“Words cannot describe the changes in the city since the bad old ’87 days: no town can have changed more in the time. My love to Bell and Father. I hope to be back in June, for a couple of months: so don’t fill the house up.”

A note added by Highworth Ridden:

“The above was written by me to my mother soon after the completion of the dam, when I revisited Santa Barbara for the first time since the troubles. I left the pier on that morning of the troubles thinking to be back in ten days: I did not return save for that time as a prisoner for more than eleven years.

“What I did not and could not write to my mother, I write now, after another eleven years. It is about Carlotta. It is difficult to set down what she was to me. ‘Calf-love,’ I suppose most people would say. Well, there is a generosity in calf-love that gives it a grace: not that mine had any grace. I saw her on only one day twenty-two years ago: I have thought of her every day since; not as a lover of course (for years past), but as a spirit apart, unlike anyone else that ever was. You who never saw her cannot understand this. She was the most exquisite thing: in life marvellous, in the unspeakable end, heroic: and always so beautiful, so gracious. All who knew her felt this: she had cruel enemies, the mad, the diseased, the godless, the savage and the greedy hated her.

“I went to the chapel of Carlotta, which H. E. built. Her tomb, with her recumbent figure, is there: it is very beautiful. Her sculptured head on the stairs leading to the Plaza is liker her. Gamarro’s painting of her is not like. Bedwyn’s pencil sketch is like. But she was like the light, no one could have painted her.

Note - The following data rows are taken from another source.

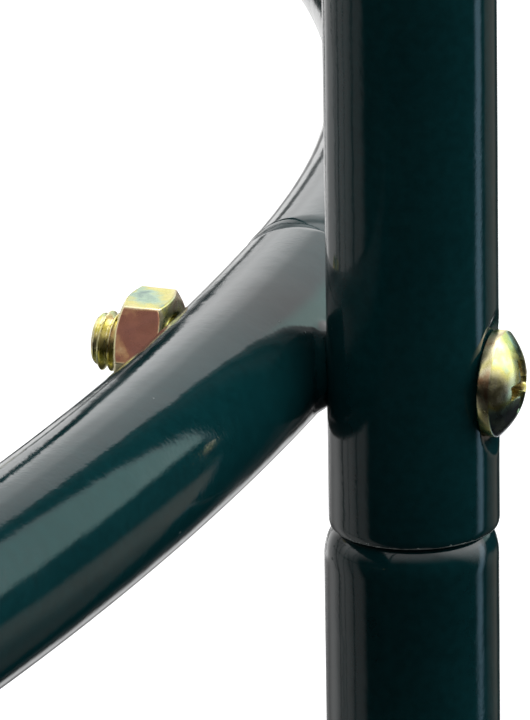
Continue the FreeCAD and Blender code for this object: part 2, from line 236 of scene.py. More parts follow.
def lip_stations(edge, sign, lip=HOOP_LIP, radius=None):
    """The rounded outer edge of a sleeve that ends at edge, reached while moving in direction sign."""
    length, depth = lip
    radius = radius or TUBE_R
    turns = np.linspace(0, math.pi / 2, 13)
    return [(edge - sign * length * (1 - math.sin(t)), radius - depth * (1 - math.cos(t))) for t in turns]


def roll_stations(seam, sign, full=None):
    """The rounded shoulder of a swaged tube, from the full tube to the neck at seam."""
    drop = (full or TUBE_R) - NECK_R
    turns = np.linspace(0, math.pi / 2, 16)
    return [(seam + sign * ROLL * (math.sin(t) - 1), NECK_R + drop * math.cos(t)) for t in turns]


def smooth(share):
    """A share from 0 to 1 with a soft start and end."""
    return share * share * (3 - 2 * share)


def press(points, seats):
    """Dimples under heads and nuts: a seat is a point on the tube's axis, a direction, reach and depth."""
    edge, width, spare = 1.5, 2.6, 0.2
    for place, direction, reach, depth in seats:
        offset = points - place
        height = offset @ direction
        aside = np.linalg.norm(offset - height[:, None] * direction, axis=1)
        share = smooth(np.clip((reach + edge - aside) / width, 0, 1))
        limit = TUBE_R + spare - (depth + spare) * share
        over = (height > limit) & (aside < reach + edge) & (height < TUBE_R + 1)
        points[over] += (limit[over] - height[over])[:, None] * direction
    return points


def saddle(points, crossings):
    """Small pads on a hoop that meet the rungs: a crossing is a point on the hoop's axis and a direction."""
    for place, direction in crossings:
        offset = points - place
        height = offset @ direction
        along = offset @ np.cross(ALONG_Y, direction)
        aside = np.hypot(along, offset[:, 1])
        share = smooth(np.clip((PAD_R - aside) / PAD_EDGE, 0, 1))
        target = OFFSET - np.sqrt(np.maximum(TUBE_R ** 2 - along ** 2, 1)) - 0.02
        rise = np.maximum(target - height, 0) * share * (height > 0) * (height < TUBE_R + 1)
        points += rise[:, None] * direction
    return points


def tube(name, line, outer, inner, seats, around, edges=(), crossings=()):
    """A closed tube along line(s) -> points, normals.

    outer and inner are lists of (s, radius), and the coat is worn within mark_reach of each edge, where the
    mark also draws a painted highlight.
    """
    mark_reach = 1.6
    stations = np.array(outer + inner)
    middle, normal = line(stations[:, 0])
    turn = np.linspace(0, 2 * math.pi, around, endpoint=False)
    aside = np.cross(line(stations[:, 0] + 0.01)[0] - line(stations[:, 0] - 0.01)[0], normal)
    aside /= np.linalg.norm(aside, axis=1)[:, None]
    ring = normal[:, None, :] * np.cos(turn)[None, :, None] + aside[:, None, :] * np.sin(turn)[None, :, None]
    rows = middle[:, None, :] + stations[:, 1][:, None, None] * ring
    n = len(outer)
    skin = rows[:n].reshape(-1, 3).copy()
    rows[:n] = saddle(press(skin, seats), crossings).reshape(n, around, 3)
    tag = np.zeros((len(stations), around))
    for edge in edges:
        wear_and_highlight = np.clip(1 - np.abs(stations[:n, 0] - edge) / mark_reach, 0, 1)
        tag[:n] = np.maximum(tag[:n], wear_and_highlight[:, None])
    soup = Soup()
    soup.grid(rows, closed_rows=True, tag=tag)
    piece = soup.make(name)
    piece.data.materials.append(COAT)
    return piece


def finish_piece(piece, node):
    """The piece stands for a CAD node, on the one body."""
    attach(piece, "root")
    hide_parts(node)


# ---------------------------------------------------------------- materials
def node_of(tree, kind, **values):
    """A shader node: a name that starts with _ sets a property, any other an input."""
    made = tree.nodes.new(kind)
    for key, value in values.items():
        if key[0] == "_":
            setattr(made, key[1:], value)
        else:
            made.inputs[key.replace("_", " ")].default_value = value
    return made


def new_material(name):
    """A material, its tree, its main shader and the object's own coordinates in metres."""
    made = bpy.data.materials.new(name)
    made.use_nodes = True
    tree = made.node_tree
    shader = next(n for n in tree.nodes if n.type == "BSDF_PRINCIPLED")
    place = node_of(tree, "ShaderNodeTexCoord")
    return made, tree, shader, place.outputs["Object"]


def noise(tree, place, scale, detail=2.0, roughness=0.5, distortion=0.0):
    made = node_of(tree, "ShaderNodeTexNoise", Scale=scale, Detail=detail, Roughness=roughness,
                   Distortion=distortion)
    tree.links.new(place, made.inputs["Vector"])
    return made.outputs["Fac"]


def ramp(tree, source, stops):
    """A colour ramp: stops are (position, colour) pairs."""
    made = node_of(tree, "ShaderNodeValToRGB")
    elements = made.color_ramp.elements
    while len(elements) < len(stops):
        elements.new(0.5)
    for element, (position, colour) in zip(elements, stops):
        element.position = position
        element.color = (*colour, 1)
    tree.links.new(source, made.inputs["Fac"])
    return made.outputs["Color"]


def levels(tree, source, low, high, to_low=0.0, to_high=1.0):
    """source mapped from low..high to to_low..to_high, and held there beyond."""
    made = node_of(tree, "ShaderNodeMapRange")
    made.inputs["From Min"].default_value = low
    made.inputs["From Max"].default_value = high
    made.inputs["To Min"].default_value = to_low
    made.inputs["To Max"].default_value = to_high
    tree.links.new(source, made.inputs["Value"])
    return made.outputs["Result"]


def calc(tree, operation, first, second=None, third=None):
    """A math node: each value is a number or a socket."""
    made = node_of(tree, "ShaderNodeMath", _operation=operation)
    for socket, value in zip(made.inputs, (first, second, third)):
        if value is None:
            continue
        if isinstance(value, (int, float)):
            socket.default_value = value
        else:
            tree.links.new(value, socket)
    return made.outputs[0]


def times(tree, *values):
    """The product of values, from the left."""
    total = values[0]
    for value in values[1:]:
        total = calc(tree, "MULTIPLY", total, value)
    return total


def blend_colours(tree, share, first, second):
    """first where share is 0, second where it is 1: each is a colour or a socket."""
    made = node_of(tree, "ShaderNodeMix", _data_type="RGBA")
    colours = [s for s in made.inputs if s.type == "RGBA"]
    for socket, value in zip(colours, (first, second)):
        if isinstance(value, tuple):
            socket.default_value = (*value, 1)
        else:
            tree.links.new(value, socket)
    tree.links.new(share, made.inputs[0])
    return [s for s in made.outputs if s.type == "RGBA"][0]


def bump(tree, height, distance, normal=None):
    made = node_of(tree, "ShaderNodeBump", Strength=1.0, Distance=distance)
    tree.links.new(height, made.inputs["Height"])
    if normal is not None:
        tree.links.new(normal, made.inputs["Normal"])
    return made.outputs["Normal"]


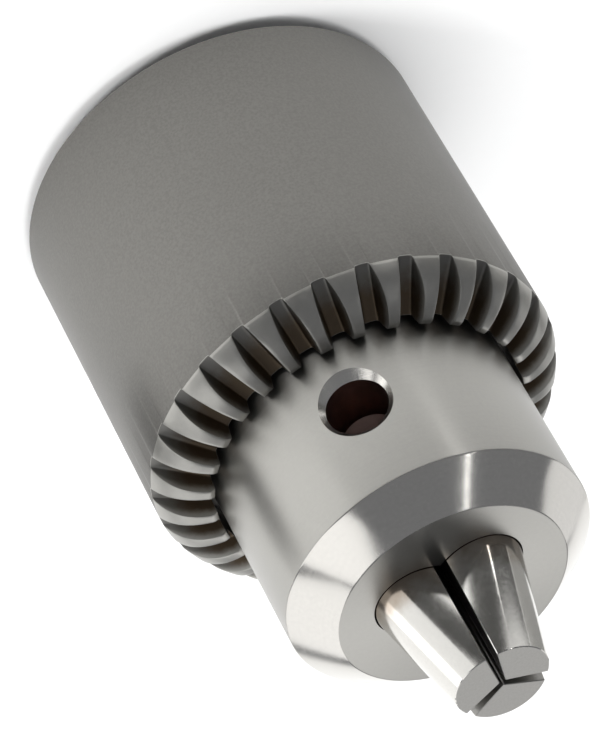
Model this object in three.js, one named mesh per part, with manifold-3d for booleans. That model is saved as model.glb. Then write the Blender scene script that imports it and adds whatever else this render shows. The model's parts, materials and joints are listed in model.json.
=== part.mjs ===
// A keyed three-jaw drill chuck, in millimetres. +Z runs along the chuck's axis from the spindle to the
// jaws, and the origin is the centre of the body's rear face. The jaws are closed. Turning the sleeve turns
// the split nut pressed into it, and the nut's conical thread drives the three slanted jaws through their
// toothed backs.
import * as THREE from 'three';
import { mergeVertices } from 'three/addons/utils/BufferGeometryUtils.js';
import Module from 'manifold-3d';

// Jaws
const JAW_COUNT = 3;
const JAW_AZIMUTH = -30; // degrees, of the first jaw
const JAW_SLANT = THREE.MathUtils.degToRad(16); // between a jaw's axis and the chuck's axis
const APEX_Z = 50.8; // where the jaws' axes meet
const JAW_R = 3.1;
const JAW_END = 31.4; // from the apex to the jaw's rear end, along its axis
const JAW_TIP_Z = 50.2;
const JAW_REAR_BEVEL = 0.3;
const JAW_FRONT_EXTRA = 4; // blank past the apex, cut off by the tip's plane
const JAW_SLEEVE_GAP = 0.15; // between an open jaw's back and the sleeve
const JAW_TRAVEL = 10.16; // eight turns of the nut
const GRIP_HALF_ANGLE = THREE.MathUtils.degToRad(56.5); // a wedge is a little under a third of a circle
const GRIP_EDGE_R = 0.25; // smallest drill is twice this across

// Jaw thread, shared by the jaws' teeth and the nut
const THREAD_PITCH = 1.27;
const RIDGE_HEIGHT = 0.62;
const RIDGE_TIP_HALF = 0.12;
const FLANK_SLOPE = Math.tan(THREE.MathUtils.degToRad(30));
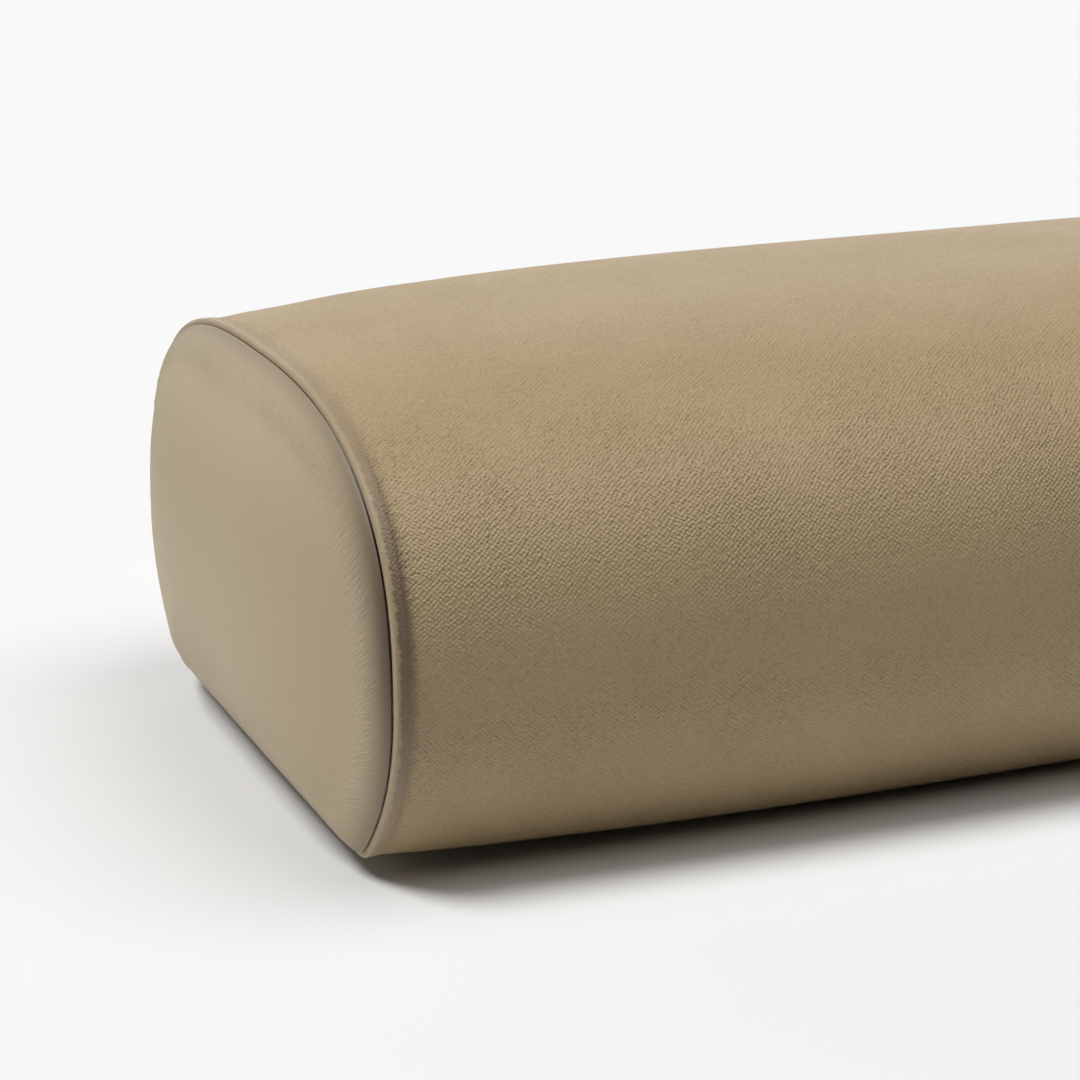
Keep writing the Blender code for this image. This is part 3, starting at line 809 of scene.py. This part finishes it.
def superOval(halfA, halfB, power=4.0, count=40, middle=(0, 0)):
    # a = halfA * sign(cos) * |cos|^(2/power), b = halfB * sign(sin) * |sin|^(2/power)
    turn = np.arange(count) / count * 2 * math.pi
    cosine, sine = np.cos(turn), np.sin(turn)
    a = middle[0] + halfA * np.sign(cosine) * abs(cosine) ** (2 / power)
    b = middle[1] + halfB * np.sign(sine) * abs(sine) ** (2 / power)
    return np.column_stack([a, b])


def insetLoop(loop, amount):
    # each point moved inwards, square to the loop, by the amount
    along = np.roll(loop, -1, axis=0) - np.roll(loop, 1, axis=0)
    along /= np.hypot(*along.T)[:, None] + 1e-12
    return loop - amount * np.column_stack([along[:, 1], -along[:, 0]])


def slab(loop, low, high, edge, crown=0.0, steps=4):
    # rings from the middle of the underside, over a quarter-round edge, up and over to the middle of the top
    bend = np.linspace(0, math.pi / 2, steps)
    insets = np.concatenate([edge * (1 - np.sin(bend)), edge * (1 - np.cos(bend))])
    heights = np.concatenate([low + edge * (1 - np.cos(bend)), high - edge * (1 - np.sin(bend))])
    rings = [np.column_stack([insetLoop(loop, i), np.full(len(loop), h)]) for i, h in zip(insets, heights)]
    centre = loop.mean(axis=0)
    inner = rings[-1] * [0.5, 0.5, 1] + np.array([*centre * 0.5, crown * 0.8])
    tip = np.tile([*centre, high + crown], (len(loop), 1))
    base = np.tile([*centre, low], (len(loop), 1))
    return np.stack([base, *rings, inner, tip])


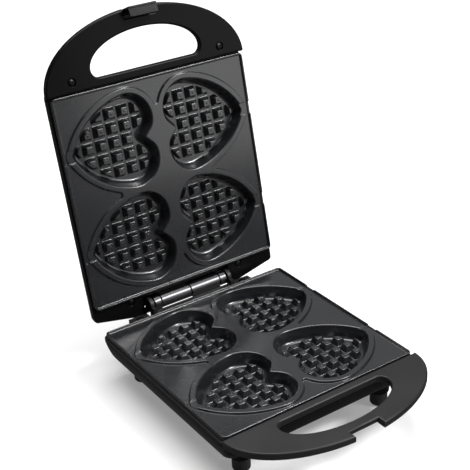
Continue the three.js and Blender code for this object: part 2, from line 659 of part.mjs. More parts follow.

“I tried to do something for her once, and though I failed, I am prouder of that than of anything else that I have ever done. Whatever she was, she made men know that gleams come into this world from a world beyond, which is better than this.

“H. F. R.”

“When I set out from the hotel on that morning of the troubles, I took with me a scrap of the hermosita which she had broken for me. This being in my pocket-book, was stolen from me at Ribote by the Englishman who got me out of jail. The rest of the spray, being in my trunk at the hotel, was, as I supposed, lost, during the troubles, with all my kit.

“But in 1899, being at the Club in Santa Barbara, I met the then proprietor of the hotel, who said, that he had recently found some trunks and bags in a disused cellar: that these had evidently been put away during the troubles and never claimed since, and were now to be sold. I went to see them, and among them found one of my tin trunks, in which were some ruined clothes. With the clothes, in some hotel blotting-paper, I found the hermosita spray which Carlotta had given to me, and the envelope, addressed by her to Donna Emilia, which I had picked up and kept. So that I have what few have, one of the last gifts and one of the last writings of a lovely soul.

“That is all that one can say of her, that she was a lovely soul. I have met no one in the least like her. I can but thank God for her, knowing that she came from God.